Muslims viewed Chagatai Khan with negativity and hostility because Chagatai Khan strictly enforced Mongol Yasa law against Islamic Shariah law banning Halal animal slaughter and Islamic prayer ritual ablution as well as the Islamic legal system. The Uyghur steward Vajir was accused of poisoning Chagatai Khan to death in 1242 by his wife Yisulun.

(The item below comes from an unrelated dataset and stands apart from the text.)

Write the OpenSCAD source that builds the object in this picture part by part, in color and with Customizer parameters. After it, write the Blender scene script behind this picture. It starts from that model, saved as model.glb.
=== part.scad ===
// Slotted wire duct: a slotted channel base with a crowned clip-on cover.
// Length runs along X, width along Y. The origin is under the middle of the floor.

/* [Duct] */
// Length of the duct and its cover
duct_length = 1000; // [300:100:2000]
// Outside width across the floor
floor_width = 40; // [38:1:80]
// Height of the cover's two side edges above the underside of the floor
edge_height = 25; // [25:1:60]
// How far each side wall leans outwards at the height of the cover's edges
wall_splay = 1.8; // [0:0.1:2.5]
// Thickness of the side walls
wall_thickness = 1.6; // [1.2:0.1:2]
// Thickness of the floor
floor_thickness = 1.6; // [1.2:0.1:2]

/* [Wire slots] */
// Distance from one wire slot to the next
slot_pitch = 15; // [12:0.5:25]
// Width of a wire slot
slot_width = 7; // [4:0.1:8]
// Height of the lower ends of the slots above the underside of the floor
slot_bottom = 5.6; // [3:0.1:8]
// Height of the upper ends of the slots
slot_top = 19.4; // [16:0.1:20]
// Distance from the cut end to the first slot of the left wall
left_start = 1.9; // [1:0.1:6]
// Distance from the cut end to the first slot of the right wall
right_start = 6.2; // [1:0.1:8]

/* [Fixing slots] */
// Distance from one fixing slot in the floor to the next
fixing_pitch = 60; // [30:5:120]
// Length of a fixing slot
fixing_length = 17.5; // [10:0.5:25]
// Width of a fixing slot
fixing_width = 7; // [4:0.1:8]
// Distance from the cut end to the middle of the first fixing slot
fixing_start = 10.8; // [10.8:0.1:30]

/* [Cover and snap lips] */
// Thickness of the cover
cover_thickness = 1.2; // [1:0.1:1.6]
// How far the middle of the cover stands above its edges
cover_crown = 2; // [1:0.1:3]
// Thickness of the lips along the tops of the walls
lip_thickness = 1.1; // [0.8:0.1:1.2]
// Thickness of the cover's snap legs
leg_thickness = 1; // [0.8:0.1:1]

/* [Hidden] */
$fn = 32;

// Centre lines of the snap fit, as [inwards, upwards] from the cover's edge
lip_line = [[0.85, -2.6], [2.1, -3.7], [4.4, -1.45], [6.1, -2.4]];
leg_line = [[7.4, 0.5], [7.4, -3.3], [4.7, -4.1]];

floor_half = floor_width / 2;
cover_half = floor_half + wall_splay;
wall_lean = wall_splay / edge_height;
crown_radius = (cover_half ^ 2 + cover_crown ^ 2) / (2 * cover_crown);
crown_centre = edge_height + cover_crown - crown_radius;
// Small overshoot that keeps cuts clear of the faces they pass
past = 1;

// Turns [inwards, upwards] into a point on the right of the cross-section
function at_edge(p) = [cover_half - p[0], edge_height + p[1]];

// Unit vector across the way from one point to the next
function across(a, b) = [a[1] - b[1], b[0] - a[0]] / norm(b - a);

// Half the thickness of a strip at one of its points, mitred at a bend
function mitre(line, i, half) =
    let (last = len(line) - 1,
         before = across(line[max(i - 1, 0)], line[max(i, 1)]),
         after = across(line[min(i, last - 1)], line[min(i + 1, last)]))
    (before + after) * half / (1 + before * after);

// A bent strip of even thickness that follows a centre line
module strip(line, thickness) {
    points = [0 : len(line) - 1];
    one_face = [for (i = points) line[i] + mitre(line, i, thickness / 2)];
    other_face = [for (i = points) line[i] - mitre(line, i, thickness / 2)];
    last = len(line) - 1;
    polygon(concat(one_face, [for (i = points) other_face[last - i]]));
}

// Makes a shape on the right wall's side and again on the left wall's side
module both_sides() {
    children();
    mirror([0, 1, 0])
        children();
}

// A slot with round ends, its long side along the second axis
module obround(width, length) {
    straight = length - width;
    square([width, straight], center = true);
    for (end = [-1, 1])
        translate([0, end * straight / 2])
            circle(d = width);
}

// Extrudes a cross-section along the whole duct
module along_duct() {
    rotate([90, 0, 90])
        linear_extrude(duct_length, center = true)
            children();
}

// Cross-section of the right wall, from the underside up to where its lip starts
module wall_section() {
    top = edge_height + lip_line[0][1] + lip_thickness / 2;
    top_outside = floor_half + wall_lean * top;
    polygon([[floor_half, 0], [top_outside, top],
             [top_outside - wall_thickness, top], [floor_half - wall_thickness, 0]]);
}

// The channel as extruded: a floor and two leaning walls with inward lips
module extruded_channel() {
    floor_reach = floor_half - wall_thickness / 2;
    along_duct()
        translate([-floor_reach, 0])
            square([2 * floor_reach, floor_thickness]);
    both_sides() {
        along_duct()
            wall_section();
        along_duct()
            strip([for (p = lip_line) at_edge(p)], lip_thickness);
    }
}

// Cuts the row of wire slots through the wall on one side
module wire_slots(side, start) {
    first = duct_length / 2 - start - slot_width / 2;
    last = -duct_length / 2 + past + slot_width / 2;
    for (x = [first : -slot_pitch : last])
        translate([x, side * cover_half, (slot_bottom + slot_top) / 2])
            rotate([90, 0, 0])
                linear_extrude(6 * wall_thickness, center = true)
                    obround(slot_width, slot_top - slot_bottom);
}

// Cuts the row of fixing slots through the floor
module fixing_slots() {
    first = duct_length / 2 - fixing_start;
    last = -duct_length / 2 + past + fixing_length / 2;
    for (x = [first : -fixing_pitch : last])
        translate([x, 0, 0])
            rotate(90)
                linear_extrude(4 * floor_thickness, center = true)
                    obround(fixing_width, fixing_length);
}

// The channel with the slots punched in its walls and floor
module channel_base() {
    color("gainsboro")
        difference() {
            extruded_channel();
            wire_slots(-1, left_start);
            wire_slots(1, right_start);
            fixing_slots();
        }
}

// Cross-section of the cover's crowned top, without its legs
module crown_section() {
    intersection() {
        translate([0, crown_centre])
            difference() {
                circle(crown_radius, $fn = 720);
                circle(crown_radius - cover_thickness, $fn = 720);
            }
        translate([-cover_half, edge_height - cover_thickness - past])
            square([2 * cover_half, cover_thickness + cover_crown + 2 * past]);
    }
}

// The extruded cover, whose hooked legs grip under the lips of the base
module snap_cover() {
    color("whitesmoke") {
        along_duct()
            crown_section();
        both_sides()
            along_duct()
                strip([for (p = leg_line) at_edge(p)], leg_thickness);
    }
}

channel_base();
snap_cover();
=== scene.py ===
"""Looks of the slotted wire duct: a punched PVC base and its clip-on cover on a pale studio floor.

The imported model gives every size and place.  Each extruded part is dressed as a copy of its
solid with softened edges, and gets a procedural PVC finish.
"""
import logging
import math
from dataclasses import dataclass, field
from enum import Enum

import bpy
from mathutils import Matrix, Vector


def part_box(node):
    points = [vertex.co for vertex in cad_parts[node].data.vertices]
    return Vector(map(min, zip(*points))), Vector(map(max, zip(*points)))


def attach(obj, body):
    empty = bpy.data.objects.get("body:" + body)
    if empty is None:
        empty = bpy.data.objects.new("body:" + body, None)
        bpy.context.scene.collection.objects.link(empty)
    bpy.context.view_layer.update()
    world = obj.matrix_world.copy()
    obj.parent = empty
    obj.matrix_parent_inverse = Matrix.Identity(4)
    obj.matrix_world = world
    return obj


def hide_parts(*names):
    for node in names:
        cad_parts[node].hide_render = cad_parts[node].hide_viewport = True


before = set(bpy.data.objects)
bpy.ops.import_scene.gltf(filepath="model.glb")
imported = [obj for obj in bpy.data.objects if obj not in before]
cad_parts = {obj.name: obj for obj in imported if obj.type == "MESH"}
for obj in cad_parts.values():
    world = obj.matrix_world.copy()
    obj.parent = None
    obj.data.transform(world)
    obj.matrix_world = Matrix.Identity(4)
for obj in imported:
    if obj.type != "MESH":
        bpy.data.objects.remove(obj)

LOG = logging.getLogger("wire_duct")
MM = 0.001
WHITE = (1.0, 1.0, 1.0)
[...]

Ethnic Han officials and colonists were sent by the Yuan dynasty to areas of Lingbei Province (和宁路 益蘭州 謙州).

==Discrimination==

===Yuan dynasty===
Genghis Khan and the following Yuan emperors forbade Islamic practices like Halal butchering, forcing Mongol methods of butchering animals on Muslims, and other restrictive degrees continued. Muslims had to slaughter sheep in secret. Genghis Khan directly called Muslims and Jews "slaves", and demanded that they follow the Mongol method of eating rather than the halal method. Circumcision was also forbidden. Jews were also affected, and forbidden by the Mongols to eat Kosher. Toward the end, corruption and the persecution became so severe that Muslim generals joined Han Chinese in rebelling against the Mongols. The Ming founder Zhu Yuanzhang had Muslim generals like Lan Yu who rebelled against the Mongols and defeated them in combat. Some Muslim communities had the name in Chinese which meant "barracks" and also mean "thanks"; many Hui Muslims claim it is because that they played an important role in overthrowing the Mongols and it was named in thanks by the Han Chinese for assisting them.

The Muslims in the Semu class also revolted against the Yuan dynasty in the Ispah Rebellion, but the rebellion was crushed and the Muslims were massacred by the Yuan loyalist commander Chen Youding. After the massacre, the remaining Jews and Muslims escaped. Some went back to their own country, but some, like Jews, escaped to Guangdong.

===Ming dynasty===
After expelling the Mongols, the Ming dynasty was soon founded. Because of the Semu's help, some of them were employed by the central government. However, the Ming dynasty enforced assimilation to Chinese customs, and took measures such as banning their own languages, customs, names and instead requiring them to speak Chinese, use Chinese names and intermarry with Han people.

The aim was to reduce the Semu population, since the Semu were classed above the Han in the Yuan Dynasty and had collaborated with the Mongols. Some Hui claim that the order was secretly done by the Ming Hongwu Emperor to protect them from attacks, since they thought Zhu was Hui too.

The Ming dynasty allowed Islam and Judaism to be practiced and issued edicts that said they conformed to Confucianism while it banned religions such as Church of the East Christianity, Manicheanism and the White Lotus sect. Church of the East Christianity and Manicheanism died out during the Ming dynasty while Islam and Judaism were protected.

The Uyghurs of Taoyuan are the remnants of Uyghurs from Turpan from the Kingdom of Qocho.